Reducing the volume of building materials through efficient design is an effective way of reducing embodied carbon in buildings, as well as using natural (e.g. sustainably grown wood [FSC certified]) and recycled materials where possible. It is important to make these considerations early in the design process, and consider the reuse of existing buildings where possible. 

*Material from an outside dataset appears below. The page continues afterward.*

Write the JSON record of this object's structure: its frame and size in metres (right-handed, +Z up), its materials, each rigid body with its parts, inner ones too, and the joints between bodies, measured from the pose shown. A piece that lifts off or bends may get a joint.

Life cycle assessment (LCA) is a useful design-stage tool to identify the embodied carbon of materials, help select those with the least carbon impact and determine the quantity of removals required to reach net-zero. There are many easily accessible and user-friendly LCA tools available, including the Embodied Carbon in Construction Calculator, Tally, Athena Impact Estimator for Buildings, and One Click LCA

Architecture 2030 has also developed a Carbon Smart Materials Palette that identifies attributes that contribute to a material’s embodied carbon impact and suggests alternative products and strategies for reducing embodied carbon.

What you can do

We need bold, science-based action now. As part of the GRESB network, it is important to stay up to date on the latest target-setting guidance and learn from peers in the industry for best practices. SBTi is a great place to start and anyone can sign up for its mailing list to receive news and updates, particularly on net-zero developments. 

Organizations can also commit to reaching net-zero emissions as part of the Business Ambition for 1.5°C campaign or the World Green Building Council’s Net-Zero Carbon Buildings Commitment and set net-zero targets once the SBTi criteria is released.